▶ **Provided data**:
--

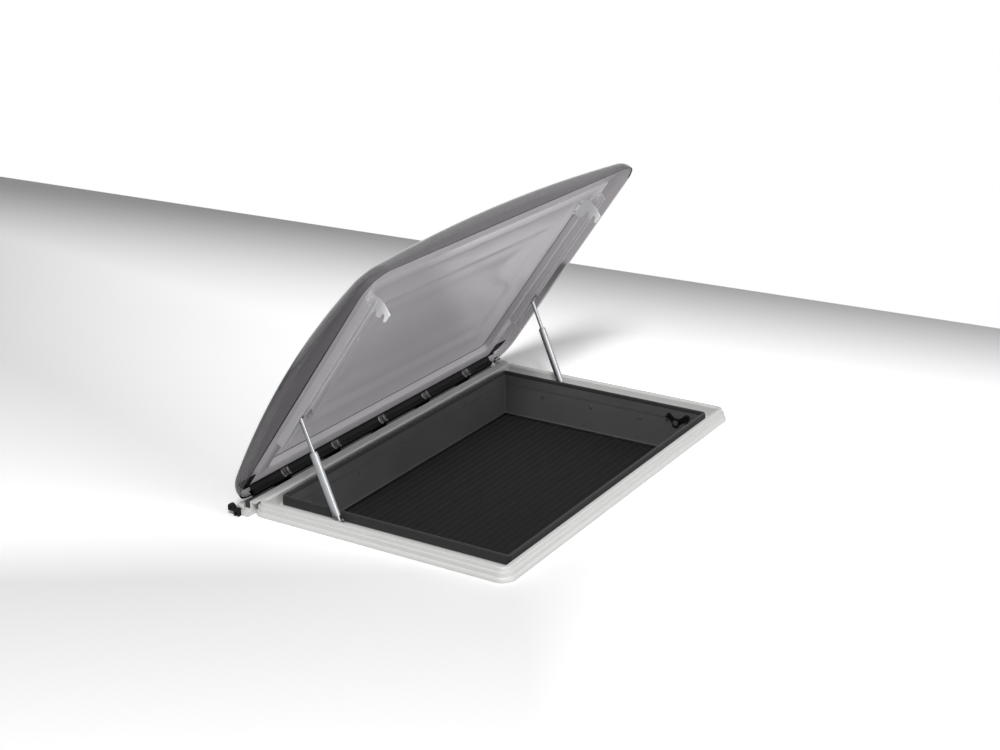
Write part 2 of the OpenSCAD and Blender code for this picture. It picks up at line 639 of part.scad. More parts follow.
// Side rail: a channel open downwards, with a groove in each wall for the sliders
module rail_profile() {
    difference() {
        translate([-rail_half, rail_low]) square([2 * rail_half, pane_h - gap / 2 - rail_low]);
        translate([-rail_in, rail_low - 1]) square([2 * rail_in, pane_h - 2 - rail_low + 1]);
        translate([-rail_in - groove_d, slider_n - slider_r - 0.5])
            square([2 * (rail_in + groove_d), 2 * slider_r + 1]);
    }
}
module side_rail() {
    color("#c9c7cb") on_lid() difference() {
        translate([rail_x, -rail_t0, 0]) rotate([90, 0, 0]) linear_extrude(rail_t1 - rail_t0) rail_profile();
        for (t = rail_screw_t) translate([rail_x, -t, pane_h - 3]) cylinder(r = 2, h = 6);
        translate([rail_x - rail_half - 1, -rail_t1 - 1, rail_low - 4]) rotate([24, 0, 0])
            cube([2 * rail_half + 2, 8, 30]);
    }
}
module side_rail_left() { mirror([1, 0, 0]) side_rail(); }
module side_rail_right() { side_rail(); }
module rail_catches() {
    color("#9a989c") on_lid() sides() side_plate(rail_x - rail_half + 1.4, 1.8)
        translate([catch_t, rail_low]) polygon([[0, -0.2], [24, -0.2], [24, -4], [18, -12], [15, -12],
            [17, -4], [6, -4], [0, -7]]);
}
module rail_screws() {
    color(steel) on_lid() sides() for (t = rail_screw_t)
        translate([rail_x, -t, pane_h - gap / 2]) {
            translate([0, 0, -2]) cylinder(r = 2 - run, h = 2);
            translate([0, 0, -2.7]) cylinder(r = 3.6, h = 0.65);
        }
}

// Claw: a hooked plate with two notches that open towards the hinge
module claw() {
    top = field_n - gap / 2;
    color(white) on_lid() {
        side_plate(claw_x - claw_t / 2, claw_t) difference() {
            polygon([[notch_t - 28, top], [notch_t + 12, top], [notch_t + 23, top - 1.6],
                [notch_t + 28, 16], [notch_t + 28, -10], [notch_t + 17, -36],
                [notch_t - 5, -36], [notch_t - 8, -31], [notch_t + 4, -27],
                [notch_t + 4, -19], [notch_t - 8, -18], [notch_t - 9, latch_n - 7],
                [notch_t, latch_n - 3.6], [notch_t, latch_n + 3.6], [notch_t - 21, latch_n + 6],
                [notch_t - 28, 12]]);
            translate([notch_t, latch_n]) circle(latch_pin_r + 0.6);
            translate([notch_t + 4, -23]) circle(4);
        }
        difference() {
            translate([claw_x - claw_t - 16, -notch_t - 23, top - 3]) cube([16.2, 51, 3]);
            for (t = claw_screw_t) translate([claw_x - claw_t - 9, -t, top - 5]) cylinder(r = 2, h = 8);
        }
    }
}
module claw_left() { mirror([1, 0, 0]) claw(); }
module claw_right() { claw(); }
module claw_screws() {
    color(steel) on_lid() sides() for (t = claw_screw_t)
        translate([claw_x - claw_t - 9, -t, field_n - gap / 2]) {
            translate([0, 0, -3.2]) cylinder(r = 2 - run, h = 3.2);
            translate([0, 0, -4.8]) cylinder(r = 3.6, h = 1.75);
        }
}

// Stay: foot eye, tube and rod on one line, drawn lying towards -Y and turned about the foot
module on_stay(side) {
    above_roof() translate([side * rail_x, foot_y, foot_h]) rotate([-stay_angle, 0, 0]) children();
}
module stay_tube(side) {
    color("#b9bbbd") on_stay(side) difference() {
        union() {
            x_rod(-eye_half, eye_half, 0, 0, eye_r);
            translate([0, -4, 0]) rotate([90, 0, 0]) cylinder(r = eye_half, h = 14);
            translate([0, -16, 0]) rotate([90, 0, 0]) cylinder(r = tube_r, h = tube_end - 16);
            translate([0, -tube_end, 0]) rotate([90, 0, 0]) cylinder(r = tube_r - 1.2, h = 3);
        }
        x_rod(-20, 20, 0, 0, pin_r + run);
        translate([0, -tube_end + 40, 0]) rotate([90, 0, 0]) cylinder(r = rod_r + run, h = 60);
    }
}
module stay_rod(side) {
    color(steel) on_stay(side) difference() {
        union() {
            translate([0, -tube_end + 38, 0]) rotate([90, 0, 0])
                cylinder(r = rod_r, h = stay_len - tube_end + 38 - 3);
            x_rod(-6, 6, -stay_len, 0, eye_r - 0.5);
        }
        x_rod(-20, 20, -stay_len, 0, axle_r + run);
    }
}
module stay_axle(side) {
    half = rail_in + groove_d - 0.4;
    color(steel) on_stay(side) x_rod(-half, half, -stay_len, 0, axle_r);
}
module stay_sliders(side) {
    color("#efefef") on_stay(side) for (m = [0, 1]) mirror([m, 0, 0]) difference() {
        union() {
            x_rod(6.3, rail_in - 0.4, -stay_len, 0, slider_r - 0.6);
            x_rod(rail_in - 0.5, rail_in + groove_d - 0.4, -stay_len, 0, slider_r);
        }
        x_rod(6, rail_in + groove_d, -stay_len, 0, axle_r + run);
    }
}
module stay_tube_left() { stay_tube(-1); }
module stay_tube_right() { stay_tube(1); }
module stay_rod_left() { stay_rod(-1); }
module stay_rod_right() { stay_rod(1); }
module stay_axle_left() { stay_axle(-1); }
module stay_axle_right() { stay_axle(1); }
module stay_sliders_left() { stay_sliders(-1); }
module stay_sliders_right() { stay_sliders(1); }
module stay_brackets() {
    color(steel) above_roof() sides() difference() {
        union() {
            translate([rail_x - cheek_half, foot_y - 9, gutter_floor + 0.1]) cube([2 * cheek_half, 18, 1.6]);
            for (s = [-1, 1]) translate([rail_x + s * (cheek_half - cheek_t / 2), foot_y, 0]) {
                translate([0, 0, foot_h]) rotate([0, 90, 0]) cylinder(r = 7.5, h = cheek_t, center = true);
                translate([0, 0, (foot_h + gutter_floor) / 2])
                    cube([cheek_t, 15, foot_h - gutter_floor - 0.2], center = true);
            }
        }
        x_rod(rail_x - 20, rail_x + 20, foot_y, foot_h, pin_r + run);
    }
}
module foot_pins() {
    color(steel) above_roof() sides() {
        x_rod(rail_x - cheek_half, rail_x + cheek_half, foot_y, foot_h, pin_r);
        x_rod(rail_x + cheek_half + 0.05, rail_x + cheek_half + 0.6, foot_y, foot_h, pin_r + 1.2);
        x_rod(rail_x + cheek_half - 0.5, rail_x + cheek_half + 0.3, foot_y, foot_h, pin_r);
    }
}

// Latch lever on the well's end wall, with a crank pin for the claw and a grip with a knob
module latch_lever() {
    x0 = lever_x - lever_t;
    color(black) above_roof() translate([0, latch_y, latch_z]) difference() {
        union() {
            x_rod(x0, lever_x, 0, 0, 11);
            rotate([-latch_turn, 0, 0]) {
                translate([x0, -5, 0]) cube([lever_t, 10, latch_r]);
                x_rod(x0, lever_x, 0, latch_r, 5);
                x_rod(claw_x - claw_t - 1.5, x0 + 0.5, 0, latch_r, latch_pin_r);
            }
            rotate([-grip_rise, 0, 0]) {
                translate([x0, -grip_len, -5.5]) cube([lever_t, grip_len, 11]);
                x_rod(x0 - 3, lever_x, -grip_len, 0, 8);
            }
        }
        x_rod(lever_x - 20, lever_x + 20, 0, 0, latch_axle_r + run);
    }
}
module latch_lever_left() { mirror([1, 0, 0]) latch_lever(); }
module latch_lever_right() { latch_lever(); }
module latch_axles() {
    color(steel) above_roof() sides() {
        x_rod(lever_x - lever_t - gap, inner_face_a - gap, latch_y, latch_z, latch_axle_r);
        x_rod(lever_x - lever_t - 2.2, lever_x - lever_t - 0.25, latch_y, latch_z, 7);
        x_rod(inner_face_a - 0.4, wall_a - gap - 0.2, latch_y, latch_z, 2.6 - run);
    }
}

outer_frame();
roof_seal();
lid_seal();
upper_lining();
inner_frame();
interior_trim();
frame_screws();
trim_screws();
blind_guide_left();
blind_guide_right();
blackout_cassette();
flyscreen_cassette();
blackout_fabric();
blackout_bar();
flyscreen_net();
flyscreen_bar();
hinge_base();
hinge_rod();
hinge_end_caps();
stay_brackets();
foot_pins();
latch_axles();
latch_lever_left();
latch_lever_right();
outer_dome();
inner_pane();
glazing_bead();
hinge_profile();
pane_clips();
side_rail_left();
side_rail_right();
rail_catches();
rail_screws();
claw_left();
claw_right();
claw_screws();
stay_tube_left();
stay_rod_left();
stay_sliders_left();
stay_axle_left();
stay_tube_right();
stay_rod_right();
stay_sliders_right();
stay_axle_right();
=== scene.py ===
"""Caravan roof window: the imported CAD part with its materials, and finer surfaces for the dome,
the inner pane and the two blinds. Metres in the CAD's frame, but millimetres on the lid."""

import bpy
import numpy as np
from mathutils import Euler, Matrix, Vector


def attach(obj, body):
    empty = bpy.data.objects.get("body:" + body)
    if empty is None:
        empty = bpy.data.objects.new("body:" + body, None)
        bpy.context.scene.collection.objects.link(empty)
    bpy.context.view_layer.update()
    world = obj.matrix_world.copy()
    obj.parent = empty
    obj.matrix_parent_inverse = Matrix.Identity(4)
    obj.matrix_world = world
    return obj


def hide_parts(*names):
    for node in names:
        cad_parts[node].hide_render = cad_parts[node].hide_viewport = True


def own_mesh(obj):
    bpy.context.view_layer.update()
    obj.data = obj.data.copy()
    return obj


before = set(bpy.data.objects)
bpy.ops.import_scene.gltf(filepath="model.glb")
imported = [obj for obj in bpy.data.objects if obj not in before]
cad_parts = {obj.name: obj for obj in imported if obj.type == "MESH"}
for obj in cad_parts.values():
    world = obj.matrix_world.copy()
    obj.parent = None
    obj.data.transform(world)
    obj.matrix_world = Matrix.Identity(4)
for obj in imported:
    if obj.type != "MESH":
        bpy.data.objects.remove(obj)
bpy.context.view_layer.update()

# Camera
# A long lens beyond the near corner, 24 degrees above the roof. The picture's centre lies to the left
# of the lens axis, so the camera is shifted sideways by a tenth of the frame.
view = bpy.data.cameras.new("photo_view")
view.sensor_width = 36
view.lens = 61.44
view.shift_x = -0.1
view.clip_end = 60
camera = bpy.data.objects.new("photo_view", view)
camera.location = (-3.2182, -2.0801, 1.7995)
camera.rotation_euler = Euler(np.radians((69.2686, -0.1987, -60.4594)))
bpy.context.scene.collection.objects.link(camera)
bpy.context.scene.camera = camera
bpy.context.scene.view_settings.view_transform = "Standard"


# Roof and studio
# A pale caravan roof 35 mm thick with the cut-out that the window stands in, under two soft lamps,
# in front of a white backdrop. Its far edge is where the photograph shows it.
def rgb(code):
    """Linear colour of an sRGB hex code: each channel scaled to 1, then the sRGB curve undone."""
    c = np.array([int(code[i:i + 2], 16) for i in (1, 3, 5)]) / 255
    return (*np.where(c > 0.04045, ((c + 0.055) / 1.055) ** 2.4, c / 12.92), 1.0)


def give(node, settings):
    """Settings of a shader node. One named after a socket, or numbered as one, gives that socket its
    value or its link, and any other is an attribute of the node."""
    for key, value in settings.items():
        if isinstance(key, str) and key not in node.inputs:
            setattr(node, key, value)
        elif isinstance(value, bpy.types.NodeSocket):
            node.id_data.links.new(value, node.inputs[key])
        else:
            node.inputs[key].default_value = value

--

Each line from the line with "outer_frame();" to the line with "obj.data = obj.data.copy()" is to be echoed exactly; both boundary lines are included, and nothing else is to be output.

outer_frame();
roof_seal();
lid_seal();
upper_lining();
inner_frame();
interior_trim();
frame_screws();
trim_screws();
blind_guide_left();
blind_guide_right();
blackout_cassette();
flyscreen_cassette();
blackout_fabric();
blackout_bar();
flyscreen_net();
flyscreen_bar();
hinge_base();
hinge_rod();
hinge_end_caps();
stay_brackets();
foot_pins();
latch_axles();
latch_lever_left();
latch_lever_right();
outer_dome();
inner_pane();
glazing_bead();
hinge_profile();
pane_clips();
side_rail_left();
side_rail_right();
rail_catches();
rail_screws();
claw_left();
claw_right();
claw_screws();
stay_tube_left();
stay_rod_left();
stay_sliders_left();
stay_axle_left();
stay_tube_right();
stay_rod_right();
stay_sliders_right();
stay_axle_right();
=== scene.py ===
"""Caravan roof window: the imported CAD part with its materials, and finer surfaces for the dome,
the inner pane and the two blinds. Metres in the CAD's frame, but millimetres on the lid."""

import bpy
import numpy as np
from mathutils import Euler, Matrix, Vector


def attach(obj, body):
    empty = bpy.data.objects.get("body:" + body)
    if empty is None:
        empty = bpy.data.objects.new("body:" + body, None)
        bpy.context.scene.collection.objects.link(empty)
    bpy.context.view_layer.update()
    world = obj.matrix_world.copy()
    obj.parent = empty
    obj.matrix_parent_inverse = Matrix.Identity(4)
    obj.matrix_world = world
    return obj


def hide_parts(*names):
    for node in names:
        cad_parts[node].hide_render = cad_parts[node].hide_viewport = True


def own_mesh(obj):
    bpy.context.view_layer.update()
    obj.data = obj.data.copy()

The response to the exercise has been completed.